### Written request
Every line that holds the string "empty" is to be identified and copied.

### Data
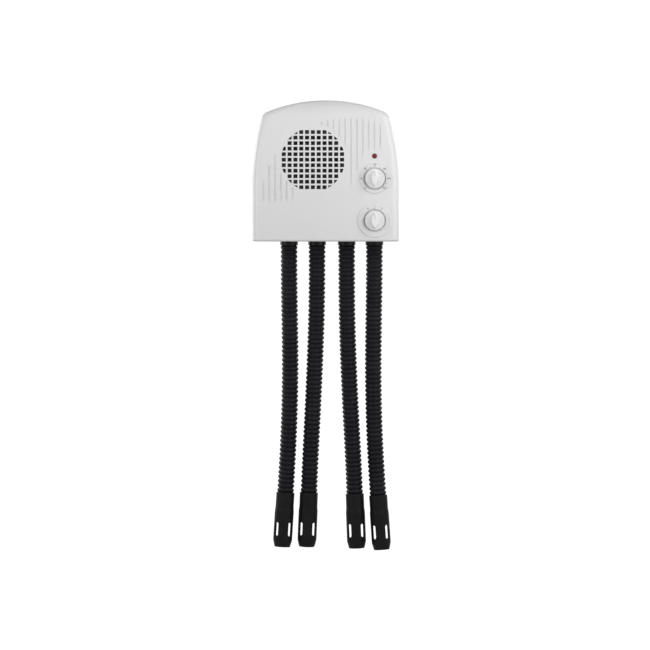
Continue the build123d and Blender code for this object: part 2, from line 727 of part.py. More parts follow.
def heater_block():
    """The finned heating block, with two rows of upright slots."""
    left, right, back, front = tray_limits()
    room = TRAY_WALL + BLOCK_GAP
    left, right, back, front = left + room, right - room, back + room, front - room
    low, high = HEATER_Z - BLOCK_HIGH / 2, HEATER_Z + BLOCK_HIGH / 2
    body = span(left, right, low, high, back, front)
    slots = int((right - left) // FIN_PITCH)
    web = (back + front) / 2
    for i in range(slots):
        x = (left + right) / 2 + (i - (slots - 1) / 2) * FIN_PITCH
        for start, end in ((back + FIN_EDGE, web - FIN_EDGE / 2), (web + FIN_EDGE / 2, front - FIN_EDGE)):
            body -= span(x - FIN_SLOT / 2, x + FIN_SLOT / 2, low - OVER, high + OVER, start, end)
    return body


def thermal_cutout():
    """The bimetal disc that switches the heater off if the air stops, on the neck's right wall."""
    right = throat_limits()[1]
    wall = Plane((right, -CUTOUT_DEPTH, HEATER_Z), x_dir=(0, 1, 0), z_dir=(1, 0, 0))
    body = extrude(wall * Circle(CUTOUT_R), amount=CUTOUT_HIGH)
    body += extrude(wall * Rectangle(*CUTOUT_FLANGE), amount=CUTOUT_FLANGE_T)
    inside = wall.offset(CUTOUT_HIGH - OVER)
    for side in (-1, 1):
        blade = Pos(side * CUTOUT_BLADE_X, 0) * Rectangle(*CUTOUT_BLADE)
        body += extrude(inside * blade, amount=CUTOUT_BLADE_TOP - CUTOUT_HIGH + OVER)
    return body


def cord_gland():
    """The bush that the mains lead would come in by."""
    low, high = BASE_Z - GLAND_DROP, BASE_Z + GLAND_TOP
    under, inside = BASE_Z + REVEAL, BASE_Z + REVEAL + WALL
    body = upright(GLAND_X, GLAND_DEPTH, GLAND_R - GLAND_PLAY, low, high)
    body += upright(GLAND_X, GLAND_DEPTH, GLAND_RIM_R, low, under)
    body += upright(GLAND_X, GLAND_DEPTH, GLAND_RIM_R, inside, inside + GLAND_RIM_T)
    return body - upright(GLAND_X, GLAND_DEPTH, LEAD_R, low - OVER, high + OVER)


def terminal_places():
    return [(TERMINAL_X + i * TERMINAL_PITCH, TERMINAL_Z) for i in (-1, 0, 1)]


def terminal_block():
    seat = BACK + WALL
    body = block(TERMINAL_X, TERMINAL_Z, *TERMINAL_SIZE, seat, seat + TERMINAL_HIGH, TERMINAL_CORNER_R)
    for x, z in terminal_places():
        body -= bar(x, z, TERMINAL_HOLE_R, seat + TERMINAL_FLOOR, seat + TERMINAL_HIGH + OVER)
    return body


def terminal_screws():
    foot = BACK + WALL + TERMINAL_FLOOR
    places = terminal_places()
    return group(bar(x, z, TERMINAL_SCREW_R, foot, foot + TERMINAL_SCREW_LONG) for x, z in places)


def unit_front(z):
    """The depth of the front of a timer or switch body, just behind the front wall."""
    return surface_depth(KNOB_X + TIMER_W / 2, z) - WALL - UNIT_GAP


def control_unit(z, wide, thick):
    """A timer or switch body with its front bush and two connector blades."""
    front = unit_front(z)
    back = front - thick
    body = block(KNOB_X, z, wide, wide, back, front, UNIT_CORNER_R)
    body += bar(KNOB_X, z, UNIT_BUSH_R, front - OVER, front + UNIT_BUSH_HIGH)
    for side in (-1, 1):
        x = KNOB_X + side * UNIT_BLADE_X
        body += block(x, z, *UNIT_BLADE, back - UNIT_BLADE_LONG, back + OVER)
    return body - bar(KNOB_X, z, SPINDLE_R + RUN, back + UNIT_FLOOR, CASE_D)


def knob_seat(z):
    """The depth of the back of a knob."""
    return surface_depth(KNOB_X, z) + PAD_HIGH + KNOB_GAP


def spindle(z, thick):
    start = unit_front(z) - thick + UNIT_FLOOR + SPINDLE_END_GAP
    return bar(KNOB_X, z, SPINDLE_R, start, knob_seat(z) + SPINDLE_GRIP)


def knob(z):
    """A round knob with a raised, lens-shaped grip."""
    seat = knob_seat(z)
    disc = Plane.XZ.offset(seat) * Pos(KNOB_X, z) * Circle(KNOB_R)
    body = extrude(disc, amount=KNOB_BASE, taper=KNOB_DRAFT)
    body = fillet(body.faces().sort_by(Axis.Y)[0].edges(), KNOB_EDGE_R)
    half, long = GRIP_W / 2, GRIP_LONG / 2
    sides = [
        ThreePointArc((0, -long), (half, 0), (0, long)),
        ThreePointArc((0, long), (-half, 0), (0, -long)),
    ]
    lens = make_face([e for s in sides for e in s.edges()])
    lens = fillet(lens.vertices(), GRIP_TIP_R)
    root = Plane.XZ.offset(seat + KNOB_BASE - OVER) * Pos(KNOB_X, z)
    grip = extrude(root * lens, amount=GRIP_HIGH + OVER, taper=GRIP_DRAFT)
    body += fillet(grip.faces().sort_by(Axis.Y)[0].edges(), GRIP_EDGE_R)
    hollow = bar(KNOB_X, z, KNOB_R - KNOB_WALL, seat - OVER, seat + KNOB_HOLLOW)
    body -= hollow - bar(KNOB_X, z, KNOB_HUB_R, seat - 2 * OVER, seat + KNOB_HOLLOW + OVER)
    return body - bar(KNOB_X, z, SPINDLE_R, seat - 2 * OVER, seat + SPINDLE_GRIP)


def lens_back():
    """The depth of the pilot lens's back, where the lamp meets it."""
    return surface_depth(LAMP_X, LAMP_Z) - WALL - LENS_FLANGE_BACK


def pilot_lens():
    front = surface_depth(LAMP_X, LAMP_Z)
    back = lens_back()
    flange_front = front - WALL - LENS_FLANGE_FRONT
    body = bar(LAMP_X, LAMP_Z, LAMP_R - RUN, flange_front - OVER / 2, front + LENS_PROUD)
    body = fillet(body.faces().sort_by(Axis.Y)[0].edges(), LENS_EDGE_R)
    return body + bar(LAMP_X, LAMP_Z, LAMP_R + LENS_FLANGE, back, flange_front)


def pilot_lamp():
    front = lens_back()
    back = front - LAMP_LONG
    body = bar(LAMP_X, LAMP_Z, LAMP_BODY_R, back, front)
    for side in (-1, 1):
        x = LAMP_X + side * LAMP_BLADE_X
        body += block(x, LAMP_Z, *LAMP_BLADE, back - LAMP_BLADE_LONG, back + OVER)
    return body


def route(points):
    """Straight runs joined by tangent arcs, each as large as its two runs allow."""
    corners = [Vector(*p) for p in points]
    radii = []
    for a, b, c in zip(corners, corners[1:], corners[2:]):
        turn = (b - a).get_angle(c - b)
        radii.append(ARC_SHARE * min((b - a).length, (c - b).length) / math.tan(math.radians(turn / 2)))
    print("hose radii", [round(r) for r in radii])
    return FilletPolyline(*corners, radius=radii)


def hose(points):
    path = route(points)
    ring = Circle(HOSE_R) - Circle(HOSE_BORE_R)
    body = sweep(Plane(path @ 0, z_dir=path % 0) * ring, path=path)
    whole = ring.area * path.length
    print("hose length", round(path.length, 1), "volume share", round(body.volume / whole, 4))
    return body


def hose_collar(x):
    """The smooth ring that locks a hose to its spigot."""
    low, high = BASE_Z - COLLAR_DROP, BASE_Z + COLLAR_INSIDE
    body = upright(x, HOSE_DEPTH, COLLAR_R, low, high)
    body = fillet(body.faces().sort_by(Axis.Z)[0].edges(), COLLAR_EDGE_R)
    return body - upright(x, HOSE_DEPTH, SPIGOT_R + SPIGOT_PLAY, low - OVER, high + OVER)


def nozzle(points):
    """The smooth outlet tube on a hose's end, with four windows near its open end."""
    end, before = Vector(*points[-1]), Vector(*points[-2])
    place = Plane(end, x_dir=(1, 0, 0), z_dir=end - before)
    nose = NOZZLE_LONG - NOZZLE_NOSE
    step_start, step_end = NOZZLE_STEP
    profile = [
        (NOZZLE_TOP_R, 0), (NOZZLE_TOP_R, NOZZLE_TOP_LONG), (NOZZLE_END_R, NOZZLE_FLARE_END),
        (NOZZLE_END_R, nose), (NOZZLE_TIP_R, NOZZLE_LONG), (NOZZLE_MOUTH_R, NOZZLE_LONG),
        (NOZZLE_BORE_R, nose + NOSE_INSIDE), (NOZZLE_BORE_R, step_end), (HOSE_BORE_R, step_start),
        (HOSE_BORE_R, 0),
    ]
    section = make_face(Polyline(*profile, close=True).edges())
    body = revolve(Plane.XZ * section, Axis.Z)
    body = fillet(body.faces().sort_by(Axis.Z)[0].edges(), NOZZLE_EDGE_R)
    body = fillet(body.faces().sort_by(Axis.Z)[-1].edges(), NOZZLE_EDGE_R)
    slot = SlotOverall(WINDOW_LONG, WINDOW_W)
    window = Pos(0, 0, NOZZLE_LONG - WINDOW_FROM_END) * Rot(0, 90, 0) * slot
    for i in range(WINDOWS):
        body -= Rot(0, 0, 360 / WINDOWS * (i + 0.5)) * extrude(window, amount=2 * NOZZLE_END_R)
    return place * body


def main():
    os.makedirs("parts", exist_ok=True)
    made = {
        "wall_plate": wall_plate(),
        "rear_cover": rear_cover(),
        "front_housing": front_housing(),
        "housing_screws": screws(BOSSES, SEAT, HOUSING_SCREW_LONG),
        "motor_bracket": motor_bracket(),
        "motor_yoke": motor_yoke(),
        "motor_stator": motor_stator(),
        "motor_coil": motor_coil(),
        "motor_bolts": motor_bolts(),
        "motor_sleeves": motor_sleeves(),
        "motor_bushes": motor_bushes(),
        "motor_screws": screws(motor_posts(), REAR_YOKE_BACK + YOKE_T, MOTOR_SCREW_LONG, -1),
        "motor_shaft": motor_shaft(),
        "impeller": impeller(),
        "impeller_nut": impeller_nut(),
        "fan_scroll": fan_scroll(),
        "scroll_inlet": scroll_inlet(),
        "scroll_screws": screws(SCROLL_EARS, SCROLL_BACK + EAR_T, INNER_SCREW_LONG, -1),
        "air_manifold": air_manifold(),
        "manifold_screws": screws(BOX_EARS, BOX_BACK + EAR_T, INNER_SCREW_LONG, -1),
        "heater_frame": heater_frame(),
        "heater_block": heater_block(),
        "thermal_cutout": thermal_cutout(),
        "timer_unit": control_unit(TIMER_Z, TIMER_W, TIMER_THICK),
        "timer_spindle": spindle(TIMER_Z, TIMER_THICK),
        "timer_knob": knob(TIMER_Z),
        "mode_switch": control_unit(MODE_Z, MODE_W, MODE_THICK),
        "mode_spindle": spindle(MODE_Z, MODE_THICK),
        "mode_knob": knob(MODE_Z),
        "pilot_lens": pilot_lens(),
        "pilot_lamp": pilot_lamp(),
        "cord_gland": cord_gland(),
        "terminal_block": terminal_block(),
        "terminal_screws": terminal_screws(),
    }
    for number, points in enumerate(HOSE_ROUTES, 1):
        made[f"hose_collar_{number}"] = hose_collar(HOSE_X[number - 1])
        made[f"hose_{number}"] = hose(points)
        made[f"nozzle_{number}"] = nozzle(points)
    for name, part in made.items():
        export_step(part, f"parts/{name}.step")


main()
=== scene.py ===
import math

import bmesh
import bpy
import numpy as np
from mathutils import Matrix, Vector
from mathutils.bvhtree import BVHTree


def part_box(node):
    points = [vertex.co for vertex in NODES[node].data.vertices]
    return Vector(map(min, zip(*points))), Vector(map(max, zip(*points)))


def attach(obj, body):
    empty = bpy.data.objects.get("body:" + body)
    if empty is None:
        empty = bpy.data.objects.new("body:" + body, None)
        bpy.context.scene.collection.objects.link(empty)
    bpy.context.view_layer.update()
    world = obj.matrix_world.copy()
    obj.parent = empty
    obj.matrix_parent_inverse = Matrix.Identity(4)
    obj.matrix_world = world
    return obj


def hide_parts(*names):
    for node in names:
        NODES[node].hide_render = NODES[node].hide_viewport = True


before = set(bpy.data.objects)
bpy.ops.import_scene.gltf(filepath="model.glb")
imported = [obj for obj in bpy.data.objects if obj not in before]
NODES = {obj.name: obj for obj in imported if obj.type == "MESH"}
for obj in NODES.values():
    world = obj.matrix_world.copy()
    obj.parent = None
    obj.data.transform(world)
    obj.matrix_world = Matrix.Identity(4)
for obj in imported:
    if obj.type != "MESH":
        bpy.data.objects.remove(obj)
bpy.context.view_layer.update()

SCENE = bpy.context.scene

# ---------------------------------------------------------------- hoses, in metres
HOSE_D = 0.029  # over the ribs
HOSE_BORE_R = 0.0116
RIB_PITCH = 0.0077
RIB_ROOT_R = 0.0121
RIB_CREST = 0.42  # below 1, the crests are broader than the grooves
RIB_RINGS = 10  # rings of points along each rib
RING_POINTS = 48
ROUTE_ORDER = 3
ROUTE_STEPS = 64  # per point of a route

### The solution
    empty = bpy.data.objects.get("body:" + body)
    if empty is None:
        empty = bpy.data.objects.new("body:" + body, None)
        bpy.context.scene.collection.objects.link(empty)
    obj.parent = empty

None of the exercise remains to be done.